# Given problem
The records below hold a stretch from the line with "chamfer(outer_top, bend_chamfer)" through the line with "and nylon ring."; return exactly those lines, ends included, and nothing more.

Object modeling scripts
━━━
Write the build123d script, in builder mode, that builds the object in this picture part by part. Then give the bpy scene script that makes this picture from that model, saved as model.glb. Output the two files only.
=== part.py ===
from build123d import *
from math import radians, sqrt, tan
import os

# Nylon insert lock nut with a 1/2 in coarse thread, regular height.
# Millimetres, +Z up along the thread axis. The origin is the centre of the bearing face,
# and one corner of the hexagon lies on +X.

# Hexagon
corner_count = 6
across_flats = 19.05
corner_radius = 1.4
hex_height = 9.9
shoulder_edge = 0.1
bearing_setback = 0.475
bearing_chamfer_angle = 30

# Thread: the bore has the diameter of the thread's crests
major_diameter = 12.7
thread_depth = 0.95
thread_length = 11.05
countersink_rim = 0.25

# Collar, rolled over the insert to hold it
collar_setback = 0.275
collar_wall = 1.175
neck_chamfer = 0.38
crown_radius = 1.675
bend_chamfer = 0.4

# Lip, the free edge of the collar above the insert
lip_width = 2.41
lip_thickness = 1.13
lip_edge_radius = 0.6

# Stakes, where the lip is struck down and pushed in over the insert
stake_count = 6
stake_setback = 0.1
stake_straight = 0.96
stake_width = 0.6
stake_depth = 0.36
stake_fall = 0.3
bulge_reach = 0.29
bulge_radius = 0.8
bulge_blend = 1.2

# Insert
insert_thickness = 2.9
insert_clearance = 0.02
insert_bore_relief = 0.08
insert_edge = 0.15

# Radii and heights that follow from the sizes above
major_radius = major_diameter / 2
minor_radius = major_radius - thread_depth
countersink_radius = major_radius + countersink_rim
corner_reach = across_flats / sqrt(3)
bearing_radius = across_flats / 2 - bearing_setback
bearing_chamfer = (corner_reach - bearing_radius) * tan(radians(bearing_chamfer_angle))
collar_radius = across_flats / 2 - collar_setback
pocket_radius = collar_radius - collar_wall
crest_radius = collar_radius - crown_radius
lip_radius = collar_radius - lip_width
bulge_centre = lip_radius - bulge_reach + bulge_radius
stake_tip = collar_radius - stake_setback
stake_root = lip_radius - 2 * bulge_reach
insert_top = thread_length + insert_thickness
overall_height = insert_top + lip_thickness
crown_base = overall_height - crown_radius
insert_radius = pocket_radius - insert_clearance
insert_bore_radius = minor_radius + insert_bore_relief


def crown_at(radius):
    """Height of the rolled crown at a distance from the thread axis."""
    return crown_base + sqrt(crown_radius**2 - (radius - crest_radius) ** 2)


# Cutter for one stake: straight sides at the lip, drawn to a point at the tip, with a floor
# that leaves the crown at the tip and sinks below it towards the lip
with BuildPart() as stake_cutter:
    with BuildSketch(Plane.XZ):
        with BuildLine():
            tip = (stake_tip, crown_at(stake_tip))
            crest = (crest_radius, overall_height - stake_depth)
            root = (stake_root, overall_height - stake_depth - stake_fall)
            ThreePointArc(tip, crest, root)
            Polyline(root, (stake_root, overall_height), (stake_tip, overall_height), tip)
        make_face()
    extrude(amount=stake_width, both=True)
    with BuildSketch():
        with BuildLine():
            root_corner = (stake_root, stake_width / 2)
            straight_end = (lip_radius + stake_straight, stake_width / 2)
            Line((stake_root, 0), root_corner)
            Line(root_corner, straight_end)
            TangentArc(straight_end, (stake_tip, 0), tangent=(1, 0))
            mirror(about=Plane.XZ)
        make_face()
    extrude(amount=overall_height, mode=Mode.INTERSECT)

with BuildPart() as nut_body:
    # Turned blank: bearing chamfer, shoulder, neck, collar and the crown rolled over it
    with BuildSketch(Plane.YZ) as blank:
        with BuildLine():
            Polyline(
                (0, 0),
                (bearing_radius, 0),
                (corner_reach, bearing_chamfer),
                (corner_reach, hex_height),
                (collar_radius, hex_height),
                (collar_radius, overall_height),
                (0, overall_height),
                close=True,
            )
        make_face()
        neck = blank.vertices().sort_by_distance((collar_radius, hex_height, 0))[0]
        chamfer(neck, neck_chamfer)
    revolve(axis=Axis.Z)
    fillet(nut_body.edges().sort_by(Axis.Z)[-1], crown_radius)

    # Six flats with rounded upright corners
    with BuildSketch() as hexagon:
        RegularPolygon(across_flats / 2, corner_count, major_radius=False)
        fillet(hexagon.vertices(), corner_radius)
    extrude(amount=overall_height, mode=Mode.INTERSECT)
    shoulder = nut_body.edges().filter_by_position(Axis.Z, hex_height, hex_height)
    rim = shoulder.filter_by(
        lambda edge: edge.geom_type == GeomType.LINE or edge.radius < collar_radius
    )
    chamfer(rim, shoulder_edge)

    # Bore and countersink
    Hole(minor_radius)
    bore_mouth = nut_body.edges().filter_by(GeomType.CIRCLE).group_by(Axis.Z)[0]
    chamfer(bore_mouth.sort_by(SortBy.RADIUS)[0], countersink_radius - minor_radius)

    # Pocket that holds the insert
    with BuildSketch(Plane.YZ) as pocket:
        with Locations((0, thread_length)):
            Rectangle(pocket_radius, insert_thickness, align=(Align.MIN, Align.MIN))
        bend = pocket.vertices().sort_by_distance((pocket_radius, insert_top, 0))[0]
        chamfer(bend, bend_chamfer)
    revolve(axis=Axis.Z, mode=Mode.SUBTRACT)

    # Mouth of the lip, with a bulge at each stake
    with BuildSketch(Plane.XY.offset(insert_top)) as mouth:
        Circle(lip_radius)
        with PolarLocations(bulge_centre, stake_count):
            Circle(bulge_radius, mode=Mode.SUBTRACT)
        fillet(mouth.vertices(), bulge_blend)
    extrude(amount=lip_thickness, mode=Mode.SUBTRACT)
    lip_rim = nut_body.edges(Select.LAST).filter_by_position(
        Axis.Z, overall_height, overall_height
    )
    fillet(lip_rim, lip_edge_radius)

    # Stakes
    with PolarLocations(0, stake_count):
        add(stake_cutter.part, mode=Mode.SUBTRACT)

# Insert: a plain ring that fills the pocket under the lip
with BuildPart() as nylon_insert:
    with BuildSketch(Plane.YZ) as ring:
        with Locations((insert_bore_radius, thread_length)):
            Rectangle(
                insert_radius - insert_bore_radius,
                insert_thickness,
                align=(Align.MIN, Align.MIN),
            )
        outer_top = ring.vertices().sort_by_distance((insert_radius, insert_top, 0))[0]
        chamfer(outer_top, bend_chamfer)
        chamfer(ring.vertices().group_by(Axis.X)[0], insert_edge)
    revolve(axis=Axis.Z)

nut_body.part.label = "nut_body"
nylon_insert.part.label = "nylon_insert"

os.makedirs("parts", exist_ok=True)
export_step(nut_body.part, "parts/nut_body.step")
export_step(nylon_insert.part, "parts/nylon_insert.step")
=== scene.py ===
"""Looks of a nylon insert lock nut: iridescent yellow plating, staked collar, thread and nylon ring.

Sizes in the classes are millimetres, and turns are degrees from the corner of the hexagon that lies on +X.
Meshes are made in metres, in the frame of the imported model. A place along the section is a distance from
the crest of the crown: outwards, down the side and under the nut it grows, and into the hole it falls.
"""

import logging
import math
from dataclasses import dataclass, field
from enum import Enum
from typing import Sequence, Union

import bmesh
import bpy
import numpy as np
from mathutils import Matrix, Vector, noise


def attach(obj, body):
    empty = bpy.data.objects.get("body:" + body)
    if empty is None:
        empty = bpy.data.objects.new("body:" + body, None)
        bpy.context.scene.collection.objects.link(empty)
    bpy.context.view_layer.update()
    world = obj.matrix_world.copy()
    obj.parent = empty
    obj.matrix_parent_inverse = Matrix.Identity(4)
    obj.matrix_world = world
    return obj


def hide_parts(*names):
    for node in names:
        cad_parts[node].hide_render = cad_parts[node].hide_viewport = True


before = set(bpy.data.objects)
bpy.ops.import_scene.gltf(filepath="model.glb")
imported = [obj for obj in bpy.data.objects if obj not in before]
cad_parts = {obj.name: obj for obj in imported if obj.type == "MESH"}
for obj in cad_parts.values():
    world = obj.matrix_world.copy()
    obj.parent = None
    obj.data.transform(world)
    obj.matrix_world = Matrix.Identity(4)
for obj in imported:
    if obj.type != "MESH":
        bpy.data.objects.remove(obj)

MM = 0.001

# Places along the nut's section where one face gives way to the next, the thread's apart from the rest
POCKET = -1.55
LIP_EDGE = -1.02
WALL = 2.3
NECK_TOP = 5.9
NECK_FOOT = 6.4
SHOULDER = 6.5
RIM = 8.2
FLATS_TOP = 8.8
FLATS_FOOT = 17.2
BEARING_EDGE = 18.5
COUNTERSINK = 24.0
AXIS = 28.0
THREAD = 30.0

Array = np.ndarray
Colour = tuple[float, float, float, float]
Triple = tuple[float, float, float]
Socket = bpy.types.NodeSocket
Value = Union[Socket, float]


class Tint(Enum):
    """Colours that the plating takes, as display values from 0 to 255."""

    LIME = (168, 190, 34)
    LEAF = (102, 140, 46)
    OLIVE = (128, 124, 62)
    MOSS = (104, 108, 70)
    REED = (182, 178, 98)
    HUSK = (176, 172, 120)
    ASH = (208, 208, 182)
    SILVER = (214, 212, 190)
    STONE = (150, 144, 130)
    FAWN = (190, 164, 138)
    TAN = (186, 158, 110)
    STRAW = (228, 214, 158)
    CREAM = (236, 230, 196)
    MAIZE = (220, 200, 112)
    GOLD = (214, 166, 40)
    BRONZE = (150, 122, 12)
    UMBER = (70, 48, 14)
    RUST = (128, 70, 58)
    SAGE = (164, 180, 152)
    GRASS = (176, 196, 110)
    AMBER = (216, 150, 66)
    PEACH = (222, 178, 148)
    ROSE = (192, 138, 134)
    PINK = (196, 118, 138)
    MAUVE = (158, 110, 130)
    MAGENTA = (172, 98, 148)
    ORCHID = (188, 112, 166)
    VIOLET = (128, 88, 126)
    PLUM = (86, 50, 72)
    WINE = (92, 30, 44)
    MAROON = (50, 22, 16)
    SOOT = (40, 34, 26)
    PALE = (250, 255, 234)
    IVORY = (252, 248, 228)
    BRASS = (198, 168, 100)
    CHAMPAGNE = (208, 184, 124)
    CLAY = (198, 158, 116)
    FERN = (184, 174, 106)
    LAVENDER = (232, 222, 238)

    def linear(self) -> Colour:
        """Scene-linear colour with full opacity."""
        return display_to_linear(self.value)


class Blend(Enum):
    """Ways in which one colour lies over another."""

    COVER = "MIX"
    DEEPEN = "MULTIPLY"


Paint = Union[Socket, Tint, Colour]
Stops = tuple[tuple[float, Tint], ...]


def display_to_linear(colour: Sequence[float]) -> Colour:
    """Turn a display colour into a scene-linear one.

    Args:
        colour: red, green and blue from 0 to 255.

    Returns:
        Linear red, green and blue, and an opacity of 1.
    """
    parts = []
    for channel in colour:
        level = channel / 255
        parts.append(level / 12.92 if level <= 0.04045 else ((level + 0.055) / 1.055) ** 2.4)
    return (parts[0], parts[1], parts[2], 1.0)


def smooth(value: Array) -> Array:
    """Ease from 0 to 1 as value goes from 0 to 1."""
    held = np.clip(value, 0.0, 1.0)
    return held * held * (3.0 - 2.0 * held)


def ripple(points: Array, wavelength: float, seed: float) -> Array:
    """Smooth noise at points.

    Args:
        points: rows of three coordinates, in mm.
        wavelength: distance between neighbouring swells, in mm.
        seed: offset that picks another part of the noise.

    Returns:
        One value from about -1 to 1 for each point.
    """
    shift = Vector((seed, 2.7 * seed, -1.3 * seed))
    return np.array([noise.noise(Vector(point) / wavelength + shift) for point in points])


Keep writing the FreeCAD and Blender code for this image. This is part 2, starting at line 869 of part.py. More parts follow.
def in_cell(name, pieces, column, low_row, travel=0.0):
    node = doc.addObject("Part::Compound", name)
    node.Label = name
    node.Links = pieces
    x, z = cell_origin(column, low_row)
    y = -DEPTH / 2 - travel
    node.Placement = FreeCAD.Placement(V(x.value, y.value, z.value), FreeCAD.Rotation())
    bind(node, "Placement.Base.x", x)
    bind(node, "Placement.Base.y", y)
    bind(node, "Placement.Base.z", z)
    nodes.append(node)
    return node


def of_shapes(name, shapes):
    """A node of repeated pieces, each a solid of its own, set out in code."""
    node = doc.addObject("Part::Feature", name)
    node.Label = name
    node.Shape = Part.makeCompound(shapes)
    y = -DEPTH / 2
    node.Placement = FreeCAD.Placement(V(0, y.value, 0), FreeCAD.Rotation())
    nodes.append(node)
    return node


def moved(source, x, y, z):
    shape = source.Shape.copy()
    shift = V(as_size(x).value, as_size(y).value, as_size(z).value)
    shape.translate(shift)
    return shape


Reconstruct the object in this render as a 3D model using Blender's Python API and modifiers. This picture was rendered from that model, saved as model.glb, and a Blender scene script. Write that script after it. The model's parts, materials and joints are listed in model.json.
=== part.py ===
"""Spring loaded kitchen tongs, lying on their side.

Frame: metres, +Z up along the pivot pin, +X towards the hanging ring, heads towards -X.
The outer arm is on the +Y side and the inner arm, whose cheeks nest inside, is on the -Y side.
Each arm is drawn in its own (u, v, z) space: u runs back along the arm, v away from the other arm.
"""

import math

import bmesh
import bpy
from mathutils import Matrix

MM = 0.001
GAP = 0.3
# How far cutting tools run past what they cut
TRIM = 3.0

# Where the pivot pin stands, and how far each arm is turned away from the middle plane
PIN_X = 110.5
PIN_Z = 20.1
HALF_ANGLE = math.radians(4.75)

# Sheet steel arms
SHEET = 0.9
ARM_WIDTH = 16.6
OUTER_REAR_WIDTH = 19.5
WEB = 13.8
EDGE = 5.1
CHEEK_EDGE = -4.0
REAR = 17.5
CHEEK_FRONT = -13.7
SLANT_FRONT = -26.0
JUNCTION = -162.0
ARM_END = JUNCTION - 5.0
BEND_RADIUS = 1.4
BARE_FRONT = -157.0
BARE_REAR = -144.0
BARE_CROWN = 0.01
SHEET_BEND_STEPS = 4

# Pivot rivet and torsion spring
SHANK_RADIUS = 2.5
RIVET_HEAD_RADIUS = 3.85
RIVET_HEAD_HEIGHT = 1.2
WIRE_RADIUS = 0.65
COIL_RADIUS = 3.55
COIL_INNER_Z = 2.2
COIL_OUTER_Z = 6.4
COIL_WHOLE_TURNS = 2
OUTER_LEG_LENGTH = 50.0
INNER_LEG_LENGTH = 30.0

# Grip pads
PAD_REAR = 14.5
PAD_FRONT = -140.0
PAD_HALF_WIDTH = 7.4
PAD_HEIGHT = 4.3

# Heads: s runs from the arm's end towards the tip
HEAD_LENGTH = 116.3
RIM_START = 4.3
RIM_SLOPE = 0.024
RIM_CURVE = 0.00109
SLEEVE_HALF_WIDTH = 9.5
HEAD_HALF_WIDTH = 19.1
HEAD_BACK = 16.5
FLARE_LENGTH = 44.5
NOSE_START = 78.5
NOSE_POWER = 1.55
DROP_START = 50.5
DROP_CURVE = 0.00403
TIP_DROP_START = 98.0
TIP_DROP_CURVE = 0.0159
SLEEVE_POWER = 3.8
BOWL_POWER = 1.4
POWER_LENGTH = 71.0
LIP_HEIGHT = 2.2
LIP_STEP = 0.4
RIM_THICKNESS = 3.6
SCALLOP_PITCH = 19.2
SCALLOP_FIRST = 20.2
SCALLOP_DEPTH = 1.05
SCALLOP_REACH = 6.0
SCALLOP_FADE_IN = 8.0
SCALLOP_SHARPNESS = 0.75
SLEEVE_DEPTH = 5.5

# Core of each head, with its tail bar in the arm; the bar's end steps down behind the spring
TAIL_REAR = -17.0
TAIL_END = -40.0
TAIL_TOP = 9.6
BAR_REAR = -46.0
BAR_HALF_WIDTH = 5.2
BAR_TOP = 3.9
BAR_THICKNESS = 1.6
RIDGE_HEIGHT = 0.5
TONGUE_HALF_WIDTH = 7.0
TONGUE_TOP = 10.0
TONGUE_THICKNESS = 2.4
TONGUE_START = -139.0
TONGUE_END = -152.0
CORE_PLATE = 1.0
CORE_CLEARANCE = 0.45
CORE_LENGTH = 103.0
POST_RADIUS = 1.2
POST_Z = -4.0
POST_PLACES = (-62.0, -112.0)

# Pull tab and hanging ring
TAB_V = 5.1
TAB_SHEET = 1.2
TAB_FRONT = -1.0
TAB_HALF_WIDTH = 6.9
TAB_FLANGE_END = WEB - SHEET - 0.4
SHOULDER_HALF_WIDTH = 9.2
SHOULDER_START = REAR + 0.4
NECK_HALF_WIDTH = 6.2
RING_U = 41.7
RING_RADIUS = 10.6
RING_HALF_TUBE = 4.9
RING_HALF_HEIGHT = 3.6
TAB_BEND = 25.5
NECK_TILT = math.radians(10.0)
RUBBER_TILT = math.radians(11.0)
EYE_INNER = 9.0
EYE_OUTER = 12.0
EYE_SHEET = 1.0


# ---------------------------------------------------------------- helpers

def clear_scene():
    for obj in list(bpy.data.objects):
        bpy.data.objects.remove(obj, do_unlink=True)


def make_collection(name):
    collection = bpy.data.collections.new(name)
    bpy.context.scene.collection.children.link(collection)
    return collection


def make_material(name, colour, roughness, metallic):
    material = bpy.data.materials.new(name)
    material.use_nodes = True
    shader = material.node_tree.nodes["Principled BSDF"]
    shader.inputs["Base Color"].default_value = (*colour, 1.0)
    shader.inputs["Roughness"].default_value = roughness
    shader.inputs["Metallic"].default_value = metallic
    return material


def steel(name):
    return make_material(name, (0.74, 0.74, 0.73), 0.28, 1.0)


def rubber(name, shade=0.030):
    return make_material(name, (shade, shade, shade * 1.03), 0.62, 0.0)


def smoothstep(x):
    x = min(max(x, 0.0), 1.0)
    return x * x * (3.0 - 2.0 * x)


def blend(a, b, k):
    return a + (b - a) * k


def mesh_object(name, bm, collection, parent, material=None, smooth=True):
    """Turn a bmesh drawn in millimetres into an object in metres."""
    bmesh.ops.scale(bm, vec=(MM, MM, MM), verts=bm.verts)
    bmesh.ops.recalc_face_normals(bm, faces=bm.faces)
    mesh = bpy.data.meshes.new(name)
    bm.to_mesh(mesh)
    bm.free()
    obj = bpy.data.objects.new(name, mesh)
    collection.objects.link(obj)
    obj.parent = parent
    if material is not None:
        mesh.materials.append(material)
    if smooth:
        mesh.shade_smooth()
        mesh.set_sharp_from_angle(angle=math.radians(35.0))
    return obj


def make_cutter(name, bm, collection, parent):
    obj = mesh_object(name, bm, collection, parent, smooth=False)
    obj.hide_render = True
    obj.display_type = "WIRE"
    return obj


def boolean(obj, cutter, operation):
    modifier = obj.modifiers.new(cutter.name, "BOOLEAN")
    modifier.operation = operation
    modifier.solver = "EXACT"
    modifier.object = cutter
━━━
# Task answer
        chamfer(outer_top, bend_chamfer)
        chamfer(ring.vertices().group_by(Axis.X)[0], insert_edge)
    revolve(axis=Axis.Z)

nut_body.part.label = "nut_body"
nylon_insert.part.label = "nylon_insert"

os.makedirs("parts", exist_ok=True)
export_step(nut_body.part, "parts/nut_body.step")
export_step(nylon_insert.part, "parts/nylon_insert.step")
=== scene.py ===
"""Looks of a nylon insert lock nut: iridescent yellow plating, staked collar, thread and nylon ring.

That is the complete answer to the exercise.